◆ Exercise prompt ◆
Restate, word for word, every line of the data.

* BEGIN Task inputs *

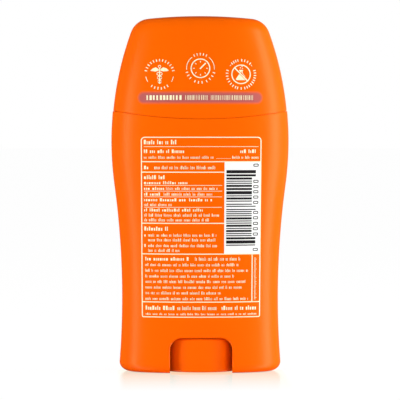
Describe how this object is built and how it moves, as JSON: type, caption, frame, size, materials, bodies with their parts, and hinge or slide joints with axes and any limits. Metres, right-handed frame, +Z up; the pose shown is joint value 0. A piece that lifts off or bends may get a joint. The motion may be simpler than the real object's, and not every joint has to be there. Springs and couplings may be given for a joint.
{
  "type": "deodorant stick",
  "caption": "Oval twist-up dispenser for a cream: waisted barrel, domed cap, pierced applicator, and a knob and screw that raise an elevator.",
  "frame": {"origin": "middle of the foot's flat edge, on the surface that the stick stands on", "axes": "+Z up along the stick and the screw, +X across its width, -Y towards the printed face"},
  "size_m": [0.0604, 0.0321, 0.1207],
  "materials": {
    "orange_plastic": "satin",
    "white_plastic": "satin",
    "cream": "satin",
    "white_ink": "satin",
    "dark_ink": "satin",
    "mauve_ink": "satin"
  },
  "bodies": {
    "barrel": {"barrel": "orange_plastic", "applicator": "white_plastic", "cream_head": "cream", "cream_column": "cream", "panel_print": "white_ink", "code_bars": "dark_ink"},
    "cap": {"cap": "orange_plastic", "cap_signs": "white_ink", "cap_band": "mauve_ink"},
    "elevator": {"elevator": "white_plastic"},
    "screw": {"spindle": "white_plastic", "knob": "orange_plastic"}
  },
  "joints": [
    {"name": "cap_lift", "type": "slide", "parent": "barrel", "child": "cap", "axis": [0, 0, 1], "range_m": [0, 0.06]},
    {"name": "knob_turn", "type": "hinge", "parent": "barrel", "child": "screw", "pos_m": [0, 0, 0.006], "axis": [0, 0, 1], "range_deg": [0, 5760]},
    {"name": "elevator_rise", "type": "slide", "parent": "barrel", "child": "elevator", "axis": [0, 0, 1], "range_m": [0, 0.0641], "deforming": ["cream_column"]}
  ],
  "couplings": [
    {"joint": "elevator_rise", "follows": "knob_turn", "m_per_rad": 0.00063662}
  ]
}
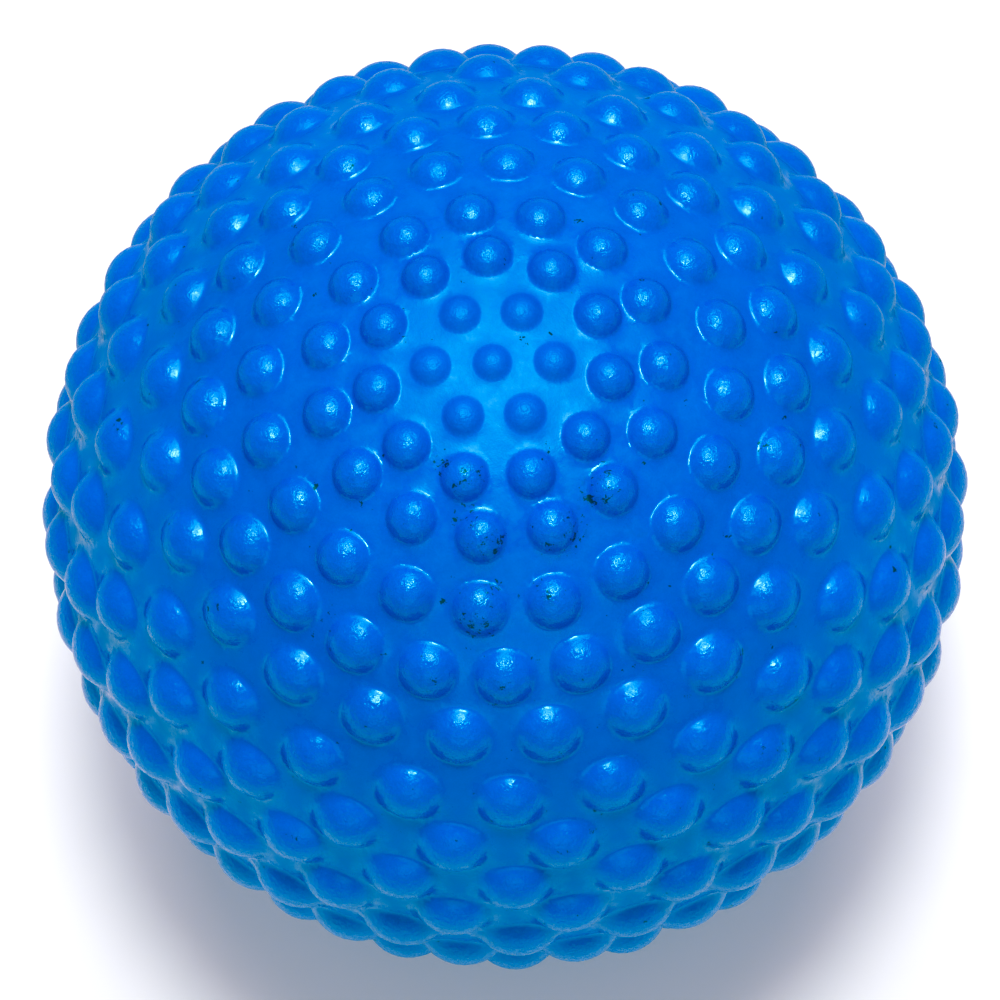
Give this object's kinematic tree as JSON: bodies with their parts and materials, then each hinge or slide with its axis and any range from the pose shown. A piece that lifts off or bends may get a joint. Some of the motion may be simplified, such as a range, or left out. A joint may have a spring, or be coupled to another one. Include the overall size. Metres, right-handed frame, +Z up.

* END Task inputs *

◆ Solution to this exercise ◆
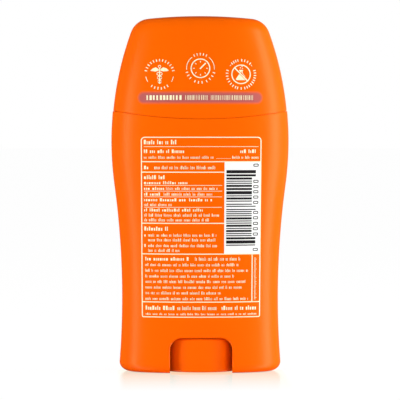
Describe how this object is built and how it moves, as JSON: type, caption, frame, size, materials, bodies with their parts, and hinge or slide joints with axes and any limits. Metres, right-handed frame, +Z up; the pose shown is joint value 0. A piece that lifts off or bends may get a joint. The motion may be simpler than the real object's, and not every joint has to be there. Springs and couplings may be given for a joint.
{
  "type": "deodorant stick",
  "caption": "Oval twist-up dispenser for a cream: waisted barrel, domed cap, pierced applicator, and a knob and screw that raise an elevator.",
  "frame": {"origin": "middle of the foot's flat edge, on the surface that the stick stands on", "axes": "+Z up along the stick and the screw, +X across its width, -Y towards the printed face"},
  "size_m": [0.0604, 0.0321, 0.1207],
  "materials": {
    "orange_plastic": "satin",
    "white_plastic": "satin",
    "cream": "satin",
    "white_ink": "satin",
    "dark_ink": "satin",
    "mauve_ink": "satin"
  },
  "bodies": {
    "barrel": {"barrel": "orange_plastic", "applicator": "white_plastic", "cream_head": "cream", "cream_column": "cream", "panel_print": "white_ink", "code_bars": "dark_ink"},
    "cap": {"cap": "orange_plastic", "cap_signs": "white_ink", "cap_band": "mauve_ink"},
    "elevator": {"elevator": "white_plastic"},
    "screw": {"spindle": "white_plastic", "knob": "orange_plastic"}
  },
  "joints": [
    {"name": "cap_lift", "type": "slide", "parent": "barrel", "child": "cap", "axis": [0, 0, 1], "range_m": [0, 0.06]},
    {"name": "knob_turn", "type": "hinge", "parent": "barrel", "child": "screw", "pos_m": [0, 0, 0.006], "axis": [0, 0, 1], "range_deg": [0, 5760]},
    {"name": "elevator_rise", "type": "slide", "parent": "barrel", "child": "elevator", "axis": [0, 0, 1], "range_m": [0, 0.0641], "deforming": ["cream_column"]}
  ],
  "couplings": [
    {"joint": "elevator_rise", "follows": "knob_turn", "m_per_rad": 0.00063662}
  ]
}
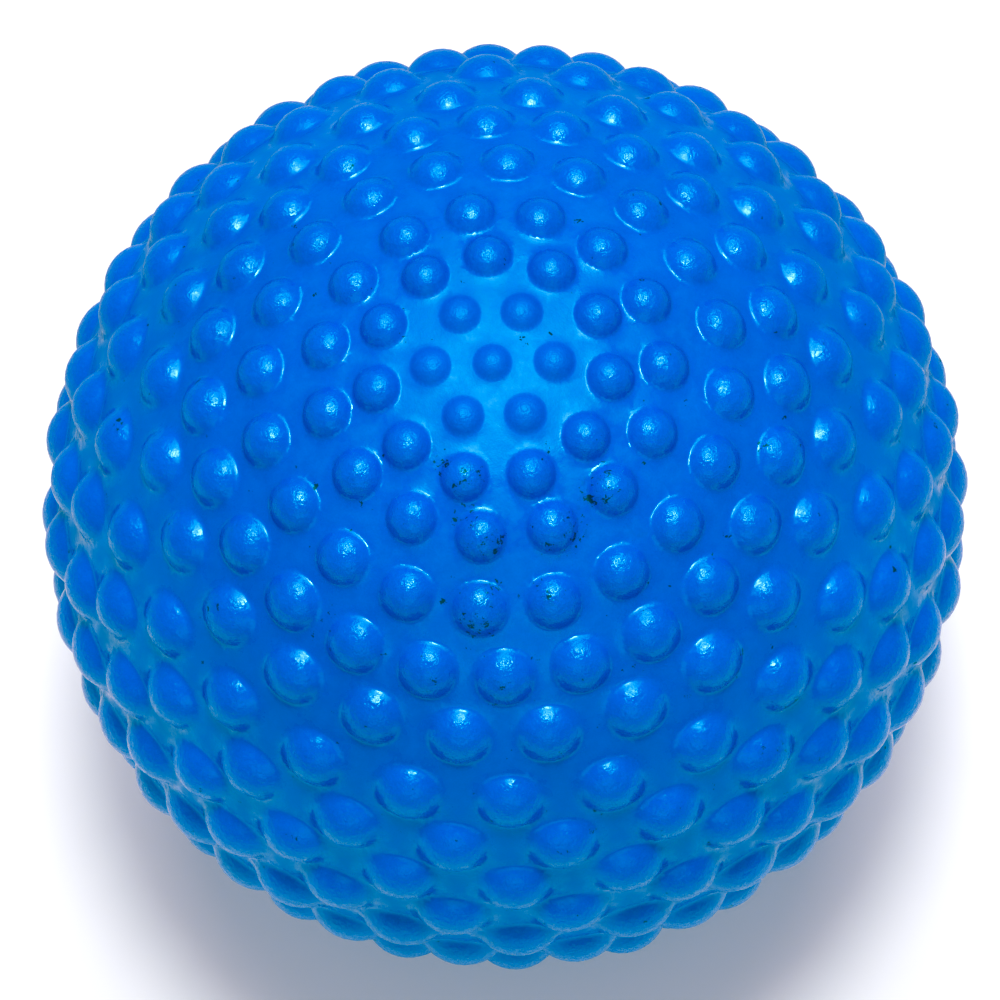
Give this object's kinematic tree as JSON: bodies with their parts and materials, then each hinge or slide with its axis and any range from the pose shown. A piece that lifts off or bends may get a joint. Some of the motion may be simplified, such as a range, or left out. A joint may have a spring, or be coupled to another one. Include the overall size. Metres, right-handed frame, +Z up.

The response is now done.